Question

The degree of dissociation \(\alpha\) of the reaction \(N_2O_4(g) \rightleftharpoons 2NO_2(g)\) can be related to \(K_p\) as

• A. \(\displaystyle \alpha = \frac{K_p}{4 + \dfrac{K_p}{P}}\)
• B. \(\displaystyle \frac{K_p}{4 + K_p}\)
• C. \(\displaystyle \left[\frac{\dfrac{K_p}{P}}{4 + \dfrac{K_p}{P}}\right]^{1/2}\)
• D. \(\displaystyle \alpha = \left(\frac{K_p}{4 + K_p}\right)^{1/2}\)

Hint:

For dissociation reactions of the type: \[ A \rightleftharpoons 2B \] the relation between \(K_p\), pressure, and degree of dissociation usually involves a square-root term.

Answer 1

The Correct Option is C

Step 1: Consider 1 mole of \(N_2O_4\) initially.

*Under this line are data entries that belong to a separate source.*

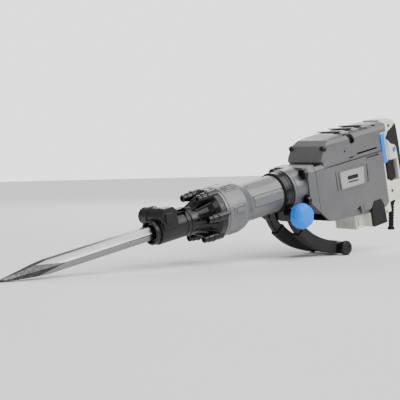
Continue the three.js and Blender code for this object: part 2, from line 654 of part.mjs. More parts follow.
function makeClampBand() {
  const band = turnedX(tube(clampBand.rearX, clampBand.frontX, clampBand.radius, 40.4), 36);
  const lug = (side) => box(clampAxis.x - 11, clampAxis.x + 11, side * 5, side * 25, clampAxis.z - 13, -38);
  const bore = turnedX(rod(-40, 10, 40.4), 36);
  const split = box(-40, 10, -5, 5, -60, -30);
  const boltHole = turnedY(rod(-40, 40, 6.3), clampAxis.x, clampAxis.z, 14);
  return cut(join(band, lug(1), lug(-1)), bore, split, boltHole);
}
add('handle_clamp_band', makeClampBand(), 'black');

function makeClampBolt() {
  const shank = turnedY(rod(-50, 74, 6), clampAxis.x, clampAxis.z, 14);
  const head = slabY(hexagon(18).map(([u, v]) => [u + clampAxis.x, v + clampAxis.z]), -57, -48);
  return join(shank, head);
}
add('clamp_bolt', makeClampBolt(), 'darkSteel');

// Six shallow lobes round a domed knob.
function makeKnob() {
  const profile = [
    [knob.innerY, 0], [knob.faceY, 0], [knob.faceY, 17], [knob.faceY - 4, 24.5], [knob.faceY - 11, knob.radius],
    [knob.innerY + 9, knob.radius], [knob.innerY + 3, 24], [knob.innerY, 17],
  ];
  const round = turnedY(profile, clampAxis.x, clampAxis.z, 24);
  const flats = [];
  for (let i = 0; i < 6; i += 1) {
    const angle = (i + 0.25) * Math.PI / 3;
    const scallop = turnedY(rod(knob.innerY - 5, knob.faceY + 5, 14), 0, 0, 12);
    flats.push(scallop.translate(clampAxis.x + 39.5 * Math.cos(angle), 0, clampAxis.z + 39.5 * Math.sin(angle)));
  }
  const hole = turnedY(rod(knob.innerY - 5, 76, 6.4), clampAxis.x, clampAxis.z, 14);
  return cut(round, ...flats, hole);
}
add('clamp_knob', makeKnob(), 'blue');

// The arms leave the clamp bolt downwards and bend back to the cross bar.
const armCurve = new THREE.QuadraticBezierCurve(
  new THREE.Vector2(clampAxis.x, clampAxis.z),
  new THREE.Vector2(sideHandle.bendX, sideHandle.bendZ),
  new THREE.Vector2(sideHandle.barX, sideHandle.barZ),
);
function armStrip(from, to, halfWide, steps) {
  const near = [];
  const far = [];
  for (let i = 0; i <= steps; i += 1) {
    const t = from + (to - from) * i / steps;
    const at = armCurve.getPoint(t);
    const dir = armCurve.getTangent(t);
    near.push([at.x - dir.y * halfWide, at.y + dir.x * halfWide]);
    far.push([at.x + dir.y * halfWide, at.y - dir.x * halfWide]);
  }
  return [...near, ...far.reverse()];
}
const gripStart = 0.27;
function makeArm(side) {
  const strap = slabY(armStrip(0, 1, 12, 12), 27, sideHandle.faceY - 3);
  const eyeTop = turnedY(rod(25.5, sideHandle.faceY - 1, 14.5), clampAxis.x, clampAxis.z, 20);
  const eyeLow = turnedY(rod(27, sideHandle.faceY - 1, 14.5), sideHandle.barX, sideHandle.barZ, 20);
  const boltHole = turnedY(rod(20, 60, 6.3), clampAxis.x, clampAxis.z, 14);
  const barHole = turnedY(rod(20, 60, 9.4), sideHandle.barX, sideHandle.barZ, 16);
  const bandRoom = turnedX(rod(-45, 20, clampBand.radius + 0.6), 32);
  const arm = cut(join(strap, eyeTop, eyeLow), boltHole, barHole, bandRoom);
  return side > 0 ? arm : mirrorY(arm);
}
function makeArmGrip(side) {
  const sleeve = slabY(armStrip(gripStart, 0.9, 15, 12), 24, sideHandle.faceY);
  const hollow = slabY(armStrip(gripStart - 0.05, 0.95, 12.4, 12), 26.7, sideHandle.faceY - 2.7);
  const shape = cut(sleeve, hollow);
  return side > 0 ? shape : mirrorY(shape);
}
for (const [name, side] of [['left', 1], ['right', -1]]) {
  add(`handle_arm_${name}`, makeArm(side), 'black');
  add(`arm_grip_${name}`, makeArmGrip(side), 'rubber');
}

// The cross bar is thick between the arms and turned down where it passes through them.
const crossBarProfile = [
  [-52, 0], [52, 0], [52, 9], [26.2, 9], [26.2, 15.5], [-26.2, 15.5], [-26.2, 9], [-52, 9],
];
add('handle_cross_bar', turnedY(crossBarProfile, sideHandle.barX, sideHandle.barZ, 16), 'rubber');
const capProfile = [
  [47.4, 9.4], [52.4, 9.4], [52.4, 0], [59, 0], [59, 14.5], [57.5, sideHandle.capRadius],
  [50, sideHandle.capRadius], [47.4, 15.5],
];
const endCap = turnedY(capProfile, sideHandle.barX, sideHandle.barZ, 16);
add('end_cap_left', endCap, 'black');
add('end_cap_right', mirrorY(endCap), 'black');

// ---- lay the tool down --------------------------------------------------------------------

// The ground touches the chisel's lower tip edge and the end caps of the side handle.
const tipToBar = new THREE.Vector2(chisel.tipX - sideHandle.barX, -chisel.tipHalf - sideHandle.barZ);
const restPitch = Math.atan2(tipToBar.y, tipToBar.x) + Math.asin(sideHandle.capRadius / tipToBar.length());
tool.rotation.y = restPitch;

// The origin is on the ground, under the middle of the tool's outer box.
const group = new THREE.Group();
group.add(tool);
group.updateMatrixWorld(true);
const outerBox = new THREE.Box3().setFromObject(tool, true);
const middle = outerBox.getCenter(new THREE.Vector3());
tool.position.set(-middle.x, -middle.y, -outerBox.min.z);
group.updateMatrixWorld(true);

export default group;
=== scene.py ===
import json
import math

import bmesh
import bpy
from mathutils import Matrix, Vector


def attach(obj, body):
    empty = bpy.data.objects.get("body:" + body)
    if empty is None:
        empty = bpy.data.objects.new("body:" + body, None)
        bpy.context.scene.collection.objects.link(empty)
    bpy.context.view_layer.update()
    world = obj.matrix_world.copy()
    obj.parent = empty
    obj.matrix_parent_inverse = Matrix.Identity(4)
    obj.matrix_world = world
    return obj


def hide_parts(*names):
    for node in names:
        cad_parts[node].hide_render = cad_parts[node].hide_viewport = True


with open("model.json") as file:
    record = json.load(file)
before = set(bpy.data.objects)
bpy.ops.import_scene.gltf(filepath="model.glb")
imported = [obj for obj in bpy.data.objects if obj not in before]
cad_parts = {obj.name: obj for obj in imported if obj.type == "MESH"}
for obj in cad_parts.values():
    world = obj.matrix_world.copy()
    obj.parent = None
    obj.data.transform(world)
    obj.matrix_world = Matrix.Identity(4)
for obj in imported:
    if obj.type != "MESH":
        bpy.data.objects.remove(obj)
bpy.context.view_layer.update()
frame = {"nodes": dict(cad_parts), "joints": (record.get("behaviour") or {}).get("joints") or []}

# The tool's own frame, found again from its joints: +X along the tool towards the chisel,
# +Y to its left, +Z up. Shapes below are drawn in it, in millimetres.
joints = {joint["name"]: joint for joint in frame["joints"]}
toolX = Vector(joints["chisel_slide"]["axis"]).normalized()
toolY = Vector(joints["retainer_turn"]["axis"]).normalized()
toolZ = toolX.cross(toolY).normalized()
noseX = 0.350
toolOrigin = Vector(joints["chisel_slide"]["pos_m"]) - toolX * noseX
toolMatrix = Matrix((toolX, toolY, toolZ)).transposed().to_4x4()
toolMatrix.translation = toolOrigin

# camera and lights

cameraSettings = {
    "place": (1664.76, 1832.38, 447.52),
    "right": (-0.7539, 0.6369, -0.1612),
    "down": (0.2347, 0.0319, -0.9715),
    "forward": (-0.6136, -0.7703, -0.1735),
    "lens": 100.9,
    "sensor": 36.0,
}


def makeCamera(settings):
    data = bpy.data.cameras.new("camera")
    data.lens = settings["lens"]
    data.sensor_width = settings["sensor"]
    data.clip_start = 0.05
    data.clip_end = 30
    camera = bpy.data.objects.new("camera", data)
    bpy.context.scene.collection.objects.link(camera)
    right, down, forward = (Vector(settings[key]) for key in ("right", "down", "forward"))
    turn = Matrix((right, -down, -forward)).transposed().to_4x4()
    turn.translation = Vector(settings["place"]) / 1000
    camera.matrix_world = toolMatrix @ turn
    bpy.context.scene.camera = camera
    return camera


makeCamera(cameraSettings)

lightSettings = {
    "keyPanel": {"place": (-1.3, 2.6, 1.7), "aim": (-0.15, 0, 0.15), "size": 1.3, "power": 48},
    "frontStrip": {"place": (2.6, 0.9, 0.9), "aim": (0.1, 0, 0.15), "size": 0.7, "power": 9},
    "backPanel": {"place": (-1.6, -1.9, 1.6), "aim": (-0.2, 0, 0.2), "size": 1.4, "power": 24},
}
skylight = {"from": (-0.35, 0.7, 1.4), "strength": 2.9, "softness": 60}
roomLight = {"strength": 0.42, "seen": 2.2}


def makeLights(settings, sky, room):
    for name, each in settings.items():
        data = bpy.data.lights.new(name, "AREA")
        data.shape = "SQUARE"
        data.size = each["size"]
        data.energy = each["power"]
        light = bpy.data.objects.new(name, data)
        light.location = each["place"]
        aim = Vector(each["aim"]) - Vector(each["place"])
        light.rotation_euler = aim.to_track_quat("-Z", "Y").to_euler()
        bpy.context.scene.collection.objects.link(light)
    data = bpy.data.lights.new("skylight", "SUN")
    data.energy = sky["strength"]
    data.angle = math.radians(sky["softness"])
    light = bpy.data.objects.new("skylight", data)
    light.rotation_euler = (-Vector(sky["from"])).to_track_quat("-Z", "Y").to_euler()
    bpy.context.scene.collection.objects.link(light)
    world = bpy.data.worlds.new("studio")
    bpy.context.scene.world = world
    world.use_nodes = True
    tree = world.node_tree
    background = tree.nodes["Background"]
    background.inputs["Color"].default_value = (1, 1, 1, 1)
    # the room is dimmer as a light than it looks behind the tool
    seen = tree.nodes.new("ShaderNodeLightPath").outputs["Is Camera Ray"]
    blend = tree.nodes.new("ShaderNodeMapRange")
    blend.inputs["To Min"].default_value = room["strength"]
    blend.inputs["To Max"].default_value = room["seen"]
    tree.links.new(seen, blend.inputs["Value"])
    tree.links.new(blend.outputs[0], background.inputs["Strength"])


makeLights(lightSettings, skylight, roomLight)
print("camera and lights are set")

# shader groups and materials


def makeGroup(name, inputs, outputs):
    tree = bpy.data.node_groups.new(name, "ShaderNodeTree")
    for label, default in inputs:
        socket = tree.interface.new_socket(label, in_out="INPUT", socket_type="NodeSocketFloat")
        socket.default_value = default
    for label in outputs:
        tree.interface.new_socket(label, in_out="OUTPUT", socket_type="NodeSocketFloat")
    return tree, tree.nodes.new("NodeGroupInput"), tree.nodes.new("NodeGroupOutput")


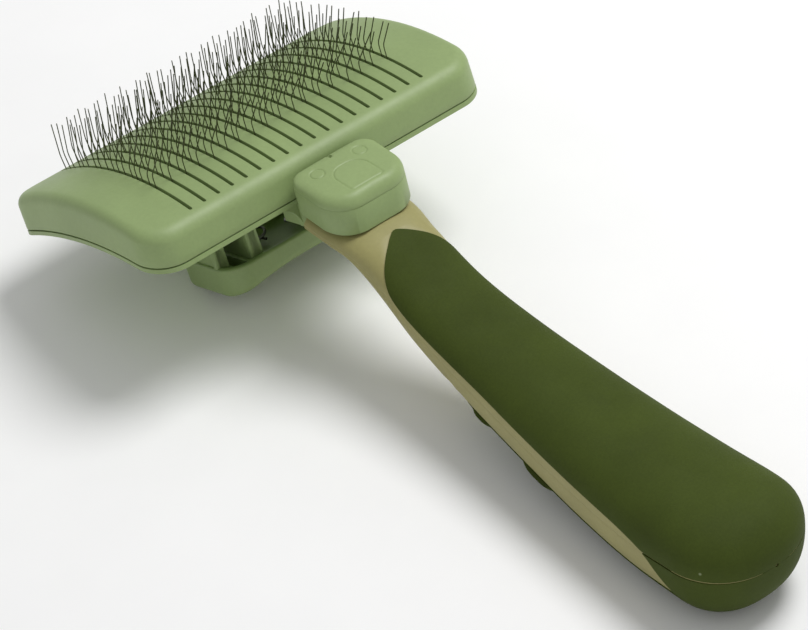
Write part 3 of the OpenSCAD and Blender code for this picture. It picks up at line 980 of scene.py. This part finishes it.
def studio():
    """White sweep under even, soft light."""
    mesh = bpy.data.meshes.new("floor")
    size = 3.0
    corners = [(-size, -size, 0), (size, -size, 0), (size, size, 0), (-size, size, 0)]
    mesh.from_pydata(corners, [], [(0, 1, 2, 3)])
    floor = bpy.data.objects.new("floor", mesh)
    bpy.context.scene.collection.objects.link(floor)
    paper = Look("paper", 0.9, specular=0.1)
    tones = [(0.3, (0.96, 0.96, 0.96)), (0.7, (0.98, 0.98, 0.98))]
    paper.colour(paper.ramp(paper.noise(30), tones))
    mesh.materials.append(paper.material)
    world = bpy.data.worlds.new("studio")
    world.use_nodes = True
    world.node_tree.nodes["Background"].inputs["Color"].default_value = (1, 1, 1, 1)
    world.node_tree.nodes["Background"].inputs["Strength"].default_value = 0.47
    bpy.context.scene.world = world
    softbox((0.42, -0.05, 0.9), (0, 0, 0.02), 0.5, 6.2)


def softbox(place, aim, size, power):
    light = bpy.data.lights.new("softbox", "AREA")
    light.shape = "DISK"
    light.size = size
    light.energy = power
    lamp = bpy.data.objects.new("softbox", light)
    lamp.location = place
    lamp.rotation_euler = (Vector(aim) - Vector(place)).to_track_quat("-Z", "Y").to_euler()
    bpy.context.scene.collection.objects.link(lamp)


def camera():
    """The view that looks down over the near corner of the head."""
    lens = bpy.data.cameras.new("camera")
    lens.sensor_width = 36
    lens.lens = 177.2
    lens.clip_start = 0.05
    azimuth, elevation, roll = (math.radians(a) for a in (-35.88, 40.27, -6.16))
    turn = Matrix.Rotation(azimuth, 3, "Z") @ Matrix.Rotation(math.pi / 2 - elevation, 3, "X")
    eye = bpy.data.objects.new("camera", lens)
    eye.matrix_world = Matrix.Translation((-0.44943, -0.60142, 0.66162)) @ (
        turn @ Matrix.Rotation(roll, 3, "Z")).to_4x4()
    bpy.context.scene.collection.objects.link(eye)
    bpy.context.scene.camera = eye
    bpy.context.scene.view_settings.view_transform = "Standard"


camera()
studio()
face_cover()
push_pad()
handle()
neck_cap()
pins()
return_springs()
carried_over()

Let the degree of dissociation be \(\alpha\). \[ \begin{array}{c|c|c|c} \text{Species} & N_2O_4 & NO_2
\hline \text{Initial (mol)} & 1 & 0
\text{Change (mol)} & -\alpha & +2\alpha
\text{Equilibrium (mol)} & 1-\alpha & 2\alpha \end{array} \]
Step 2: Total moles at equilibrium: \[ n_{\text{total}} = (1-\alpha) + 2\alpha = 1+\alpha \]
Step 3: Partial pressures: \[ P_{NO_2} = \frac{2\alpha}{1+\alpha}P, \quad P_{N_2O_4} = \frac{1-\alpha}{1+\alpha}P \]
Step 4: Expression for equilibrium constant: \[ K_p = \frac{(P_{NO_2})^2}{P_{N_2O_4}} \] \[ K_p = \frac{\left(\dfrac{2\alpha P}{1+\alpha}\right)^2}{\dfrac{(1-\alpha)P}{1+\alpha}} \] \[ K_p = \frac{4\alpha^2 P}{1-\alpha^2} \]
Step 5: Rearranging: \[ \alpha^2 = \frac{\dfrac{K_p}{P}}{4 + \dfrac{K_p}{P}} \] \[ \alpha = \left[\frac{\dfrac{K_p}{P}}{4 + \dfrac{K_p}{P}}\right]^{1/2} \]